Bean time. I’ve learned to pull them off the vine before the rain really starts. Those dry pods get moldy quick when they get wet.

You need a ton of space to grow beans for shelling. It’s basically impossible to grow enough to feed a family if attempting the myth of “urban homesteading”… the best I’ve ever done is an average of 1 lb. dry beans per half-whiskey barrel planter = about 4 sq.ft. In other words, to grow just 10 lbs. of dry beans you need a space of 20′ x 20′ / 400 sq. ft. For comparison, I grow an average of 10 lbs. of potatoes in the same 4 sq. ft. containers so a 20′ x 20′ space can produce 100 lbs. of spuds. (See: Peru, Ireland, Russia)

 

Every year I grow Hidatsa Shield and Good Mother Stallard.

 

Hidatsa Shield are the beans grown by the Hidatsa People, who lived in basically what’s now the corner of N.Dakota & Montana, around the Missouri River.

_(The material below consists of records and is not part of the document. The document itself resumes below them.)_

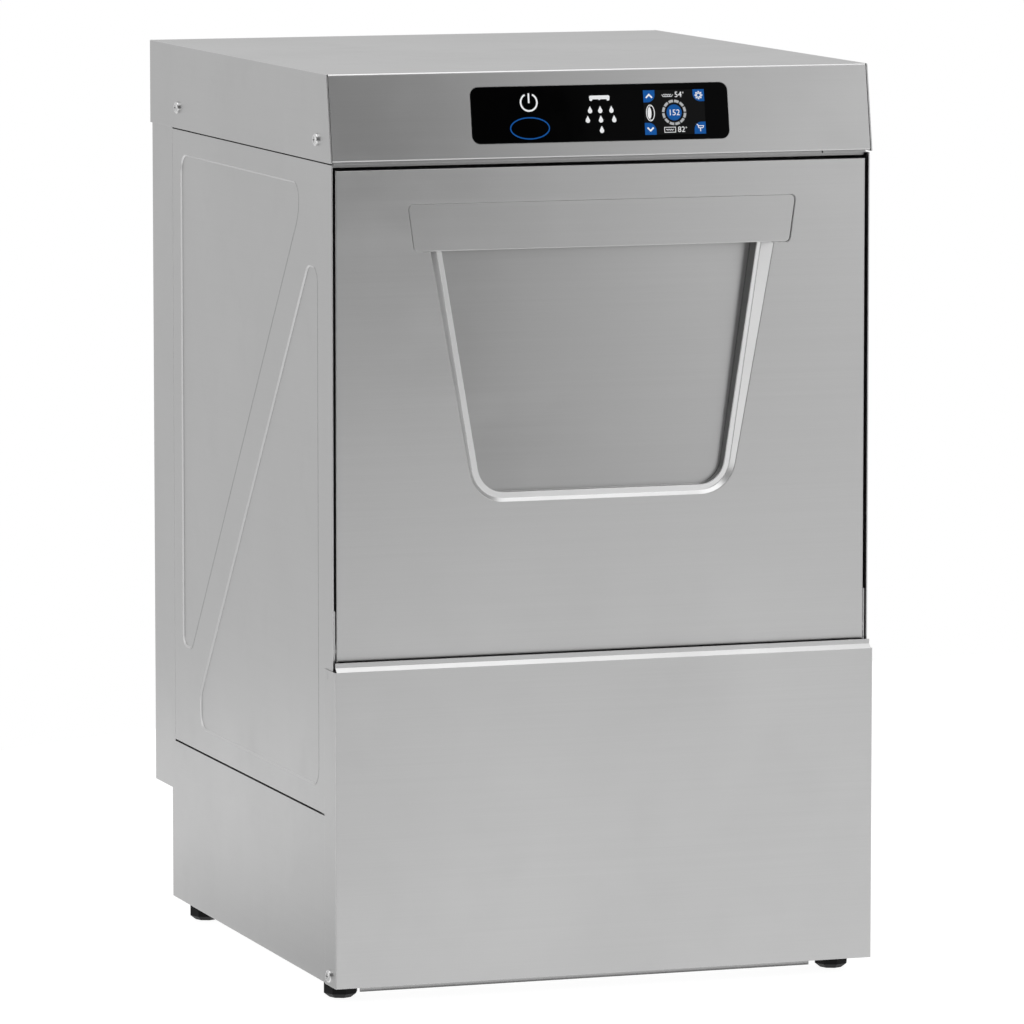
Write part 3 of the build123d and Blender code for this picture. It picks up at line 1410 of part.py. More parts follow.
def make_door_skin():
    """Outer door sheet with side returns, the grip pocket and the seat for the handle plate."""
    back = DOOR_BACK - SHEET
    edge_radius = 0.9
    seat_depth = DOOR_FACE + HANDLE_THICK
    seat_margin = 0.45
    seat_border = 2.5
    eye_slot_half = 1.9
    with BuildPart() as skin:
        block((-DOOR_HALF, DOOR_HALF), (DOOR_FACE, back), (DOOR_BOTTOM, DOOR_TOP))
        fillet(skin.edges().group_by(Axis.Y)[0], edge_radius)
        block(
            (-DOOR_HALF + SHEET, DOOR_HALF - SHEET),
            (DOOR_FACE + SHEET, back + 1),
            (DOOR_BOTTOM + SHEET, DOOR_TOP - SHEET),
            Mode.SUBTRACT,
        )
        with BuildSketch(Plane.XZ.offset(-seat_depth - SHEET)) as seat_back:
            with BuildLine():
                handle_outline(seat_border)
            make_face()
        extrude(seat_back.sketch, amount=SHEET + 0.1)
        pocket_body(SHEET, Mode.ADD)
        with BuildSketch(Plane.XZ.offset(-seat_depth)) as seat:
            with BuildLine():
                handle_outline(seat_margin)
            make_face()
        extrude(seat.sketch, amount=5, mode=Mode.SUBTRACT)
        pocket_body(0, Mode.SUBTRACT)
        for side in (-1, 1):
            pin_start = (side * (DOOR_HALF - 3), PIVOT_Y, PIVOT_Z)
            rod(pin_start, side * 6, PIVOT_RADIUS + RUNNING_FIT, "X", Mode.SUBTRACT)
            block(
                paired(ARM_X - eye_slot_half, ARM_X + eye_slot_half, side),
                (LEVER_Y - LEVER_EYE - GAP, LEVER_Y + LEVER_EYE + GAP),
                (DOOR_BOTTOM - 1, DOOR_BOTTOM + 1.5),
                Mode.SUBTRACT,
            )
    save(skin, "door_skin")


def handle_outline(grow):
    """Trapezoid of the handle plate, grown by a margin."""
    return pocket_outline(
        (
            (HANDLE_BOTTOM - grow, HANDLE_HALF_BOTTOM + grow),
            (HANDLE_TOP + grow, HANDLE_HALF_TOP + grow),
        ),
        3.5 + grow,
        3.5 + grow,
    )


def make_handle_plate():
    """Flush grip plate over the top of the pocket, with a rolled lower edge."""
    hem = (-128.0, 128.0)
    hem_back = DOOR_FACE + 5
    hem_height = 8.0
    face_radius = 0.35
    with BuildPart() as handle:
        with BuildSketch(Plane.XZ.offset(-DOOR_FACE)) as plate:
            with BuildLine():
                handle_outline(0)
            make_face()
        extrude(plate.sketch, amount=-HANDLE_THICK)
        fillet(handle.edges().group_by(Axis.Y)[0], face_radius)
        low_edge = (HANDLE_BOTTOM, HANDLE_BOTTOM + HANDLE_THICK)
        block(hem, (DOOR_FACE + HANDLE_THICK, hem_back), low_edge)
        block(hem, (hem_back - SHEET, hem_back), (HANDLE_BOTTOM, HANDLE_BOTTOM + hem_height))
    save(handle, "handle_plate")


def make_door_liner():
    """Inner door pan that closes the back of the door, with a pressed field."""
    inner = DOOR_HALF - SHEET - GAP
    low = DOOR_BOTTOM + SHEET + GAP
    high = DOOR_TOP - SHEET - GAP
    returns = (DOOR_BACK - 12, DOOR_BACK - SHEET)
    field_z = 445.0
    field_depth = 6.0
    with BuildPart() as liner:
        block((-DOOR_HALF, DOOR_HALF), (DOOR_BACK - SHEET, DOOR_BACK), (DOOR_BOTTOM, DOOR_TOP))
        for side in (-1, 1):
            block(paired(inner - SHEET, inner, side), returns, (low, high))
        block((-inner, inner), returns, (high - SHEET, high))
        for offset, mode in ((SHEET, Mode.ADD), (0, Mode.SUBTRACT)):
            with BuildSketch(Plane.XZ.offset(-DOOR_BACK + offset)) as pressed:
                with Locations((0, field_z)):
                    RectangleRounded(310, 270, 24)
            extrude(pressed.sketch, amount=field_depth, taper=45, mode=mode)
    save(liner, "door_liner")


def make_door_magnet():
    """Magnet behind the top of the inner pan, for the door switch."""
    back = DOOR_BACK - SHEET
    thick = 5.0
    with BuildPart() as magnet:
        block((140, 164), (back - thick, back), (600, 610))
    save(magnet, "door_magnet")


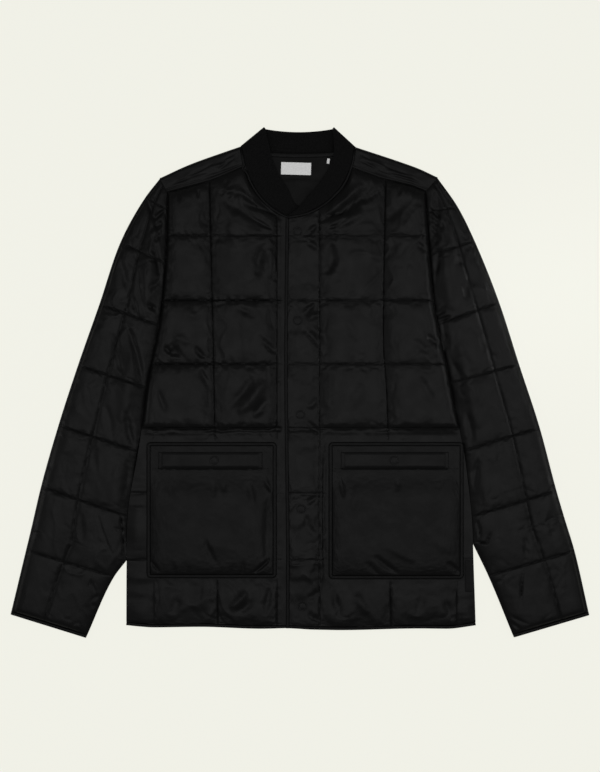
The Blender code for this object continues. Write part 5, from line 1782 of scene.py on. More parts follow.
@dataclass
class Sleeve:
    """A quilted sleeve: one wall that goes under, round the outer fold and back over the top."""

    side: Side
    pattern: Pattern
    under: float = 4.0
    hollow: float = 0.5
    wall: float = 3.0
    puff_height: float = 6.5
    radius: float = 3.75
    chamfer: float = 2.0
    seam_drop: float = 0.8
    fold_seam_reach: float = 4.0
    cuff_width: float = 5.0
    spacing: float = 3.8
    pull: float = 0.5
    pull_reach: float = 1.1
    gather: float = 0.5
    crumple_height: float = 1.0
    crease_gain: float = 1.4
    narrow: float = 1.6
    cuff_points: int = 14

    def __post_init__(self) -> None:
        """Lays out the grid round the sleeve."""
        self.rings = [SleeveRing(*row) for row in SLEEVE_RINGS[self.side]]
        self.line = 0.36 if self.side is Side.LEFT else 0.43
        outer = np.array([(ring.outer_x, ring.outer_y) for ring in self.rings])
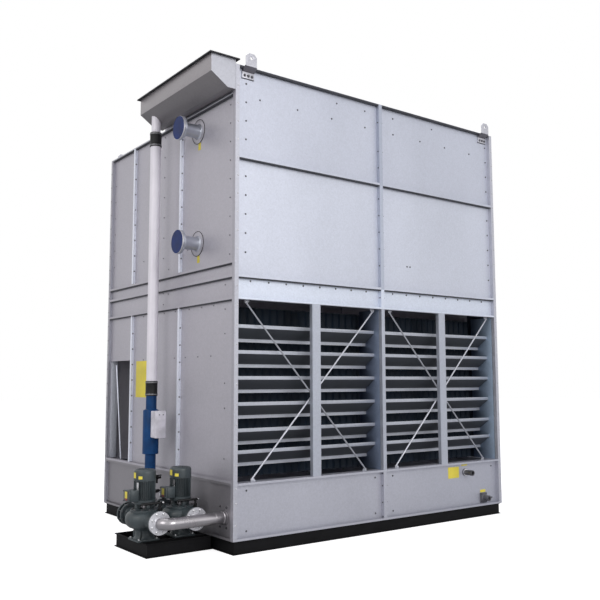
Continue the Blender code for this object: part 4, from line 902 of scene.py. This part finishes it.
# Header hood: outer wall, cut end walls, the sloped underside and the lid
hood_y0, hood_y1 = front, front + 1.501
hood_x = left - hood_out
wall_out = left - 0.0004
run = Vector((hood_floor_out - hood_out, 0.0, hood_knee - hood_low))
walls = []
for y in (hood_y0, hood_y1 - 0.003):
    piece = block("hood_end", (hood_x, y, hood_low), (wall_out, y + 0.003, hood_high))
    cut_off(piece, (left - hood_floor_out, y, hood_low), run.cross(way["y"]))
    walls.append(smooth(soften(piece, 0.0012, 1, 50.0)))
outer_wall = block("hood_wall", (hood_x, hood_y0 + 0.0005, hood_knee),
                   (hood_x + 0.003, hood_y1 - 0.0005, hood_high), 0.001)
fitted(outer_wall, hood_side, "side_zinc", "header_hood")
walls.append(block("hood_back", (left - 0.0034, hood_y0, hood_low), (wall_out, hood_y1, hood_high), 0.001))
fitted(joined("header_hood_walls", walls), hood_end, "side_zinc", "header_hood")
slope = block("hood_slope", (-run.length, hood_y0 + 0.001, 0.0), (0.0, hood_y1 - 0.001, 0.003), 0.001)
slope.rotation_euler.y = math.atan2(run.z, -run.x)
slope.location = (left - hood_floor_out, 0.0, hood_low)
settle(slope)
floor_sheet = block("hood_floor", (left - hood_floor_out, hood_y0 + 0.001, hood_low),
                    (wall_out, hood_y1 - 0.001, hood_low + 0.003), 0.001)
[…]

They are credited with originating the “Three Sisters” method of growing (squash + corn + beans), and also for capturing and selling the Shoshone woman named Sacagawea into slavery, who was purchased by the French-Canadian fur trader Toussaint Charbonneau, as his second “wife”. He was smart to have a backup, because the first wife, Otter Woman, said hell no to his joining the Corps of Discovery journey and split.

 

Good Mother Stallard beans are something of a mystery, they were discovered through a seed exchange in 1981, and were believed to have been grown in the 1930’s. They were named by famed heirloom bean collector John Withbee for the lady he got them from, Carrie Belle Stallard of Wise County, Virginia.